Member of the Connecticut House of Representatives
- In office 1850 and 1858

Personal details
- Born: April 16, 1790 Farmington, Connecticut, U.S.
- Died: May 2, 1866 (aged 76) Farmington, Connecticut, U.S.
- Education: Yale University
- Occupation: Politician; physician;

= Asahel Thomson =

American politician (1790–1866)

Asahel Thomson (April 16, 1790 – May 2, 1866) was an American physician and politician from Connecticut

==Early life==
Asahel Thomas was born on April 16, 1790, in Farmington, Connecticut, to Eunice (née Fitch) and Jonathan Thomson.
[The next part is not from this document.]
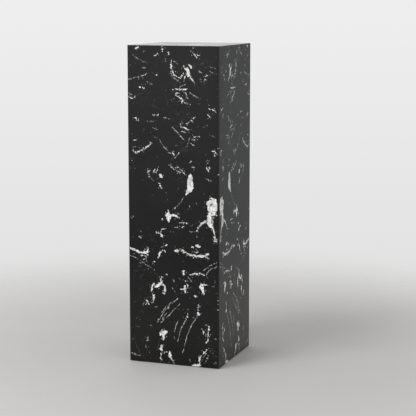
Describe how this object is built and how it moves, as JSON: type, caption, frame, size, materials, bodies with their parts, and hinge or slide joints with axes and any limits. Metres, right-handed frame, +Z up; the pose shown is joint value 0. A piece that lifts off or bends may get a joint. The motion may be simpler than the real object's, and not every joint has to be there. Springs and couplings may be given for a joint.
{
  "type": "display plinth",
  "caption": "Tall square display plinth clad in thin polished black marble slabs with white flecks and veins, on hidden levelling feet.",
  "frame": {"origin": "centre of the base, on the floor", "axes": "+Z up, front face looks along -Y, right face along +X"},
  "size_m": [0.3, 0.3, 1],
  "materials": {
    "stone": "polished",
    "plywood": "raw",
    "softwood": "raw",
    "zinc_steel": "zinc plated",
    "nylon": "moulded"
  },
  "bodies": {
    "plinth": {"front_slab": "stone", "right_slab": "stone", "back_slab": "stone", "left_slab": "stone", "top_slab": "stone", "core_front": "plywood", "core_right": "plywood", "core_back": "plywood", "core_left": "plywood", "core_top": "plywood", "base_board": "plywood", "post_front_left": "softwood", "post_front_right": "softwood", "post_back_right": "softwood", "post_back_left": "softwood", "base_cleat_front": "softwood", "base_cleat_right": "softwood", "base_cleat_back": "softwood", "base_cleat_left": "softwood", "top_cleat_front": "softwood", "top_cleat_right": "softwood", "top_cleat_back": "softwood", "top_cleat_left": "softwood", "top_screw_front_left": "zinc_steel", "top_screw_front_right": "zinc_steel", "top_screw_back_right": "zinc_steel", "top_screw_back_left": "zinc_steel", "base_screw_front_1": "zinc_steel", "base_screw_front_2": "zinc_steel", "base_screw_right_1": "zinc_steel", "base_screw_right_2": "zinc_steel", "base_screw_back_1": "zinc_steel", "base_screw_back_2": "zinc_steel", "base_screw_left_1": "zinc_steel", "base_screw_left_2": "zinc_steel", "lock_nut_front_left": "zinc_steel", "lock_nut_front_right": "zinc_steel", "lock_nut_back_right": "zinc_steel", "lock_nut_back_left": "zinc_steel", "tee_nut_front_left": "zinc_steel", "tee_nut_front_right": "zinc_steel", "tee_nut_back_right": "zinc_steel", "tee_nut_back_left": "zinc_steel"},
    "pad_front_left": {"foot_pad_front_left": "nylon"},
    "stud_front_left": {"foot_stud_front_left": "zinc_steel"},
    "pad_front_right": {"foot_pad_front_right": "nylon"},
    "stud_front_right": {"foot_stud_front_right": "zinc_steel"},
    "pad_back_right": {"foot_pad_back_right": "nylon"},
    "stud_back_right": {"foot_stud_back_right": "zinc_steel"},
    "pad_back_left": {"foot_pad_back_left": "nylon"},
    "stud_back_left": {"foot_stud_back_left": "zinc_steel"}
  },
  "joints": [
    {"name": "level_front_left", "type": "slide", "parent": "plinth", "child": "pad_front_left", "axis": [0, 0, -1], "range_m": [0, 0.01]},
    {"name": "turn_front_left", "type": "hinge", "parent": "pad_front_left", "child": "stud_front_left", "pos_m": [-0.1, -0.1, 0.03], "axis": [0, 0, -1], "range_deg": [0, 2970]},
    {"name": "level_front_right", "type": "slide", "parent": "plinth", "child": "pad_front_right", "axis": [0, 0, -1], "range_m": [0, 0.01]},
    {"name": "turn_front_right", "type": "hinge", "parent": "pad_front_right", "child": "stud_front_right", "pos_m": [0.1, -0.1, 0.03], "axis": [0, 0, -1], "range_deg": [0, 2970]},
    {"name": "level_back_right", "type": "slide", "parent": "plinth", "child": "pad_back_right", "axis": [0, 0, -1], "range_m": [0, 0.01]},
    {"name": "turn_back_right", "type": "hinge", "parent": "pad_back_right", "child": "stud_back_right", "pos_m": [0.1, 0.1, 0.03], "axis": [0, 0, -1], "range_deg": [0, 2970]},
    {"name": "level_back_left", "type": "slide", "parent": "plinth", "child": "pad_back_left", "axis": [0, 0, -1], "range_m": [0, 0.01]},
    {"name": "turn_back_left", "type": "hinge", "parent": "pad_back_left", "child": "stud_back_left", "pos_m": [-0.1, 0.1, 0.03], "axis": [0, 0, -1], "range_deg": [0, 2970]}
  ],
  "couplings": [
    {"joint": "turn_front_left", "follows": "level_front_left", "rad_per_m": 5026.5},
    {"joint": "turn_front_right", "follows": "level_front_right", "rad_per_m": 5026.5},
    {"joint": "turn_back_right", "follows": "level_back_right", "rad_per_m": 5026.5},
    {"joint": "turn_back_left", "follows": "level_back_left", "rad_per_m": 5026.5}
  ]
}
He graduated from Yale University in 1810.

==Career==
Following graduation, Thomas taught for two years at Ellsworth Academy in Sharon, Connecticut. He then taught for a third year at East Windsor Academy. In 1813, he was a private tutor for Woodlawn, Virginia, for the family of Lawrence Lewis.

In the spring of 1815 he began studying medicine with Dr. Eli Todd, of Farmington. He attended the medical lectures of that and the following winters, at Yale Medical School. He then began the practice of medicine in Farmington until his death.

Thomson served as a member of the Connecticut State Legislature, in 1850, and again in 1858.

==Personal life==
Thomson died on May 2, 1866, in Farmington. He received an honorary Doctor of Medicine degree of from Yale College in 1859.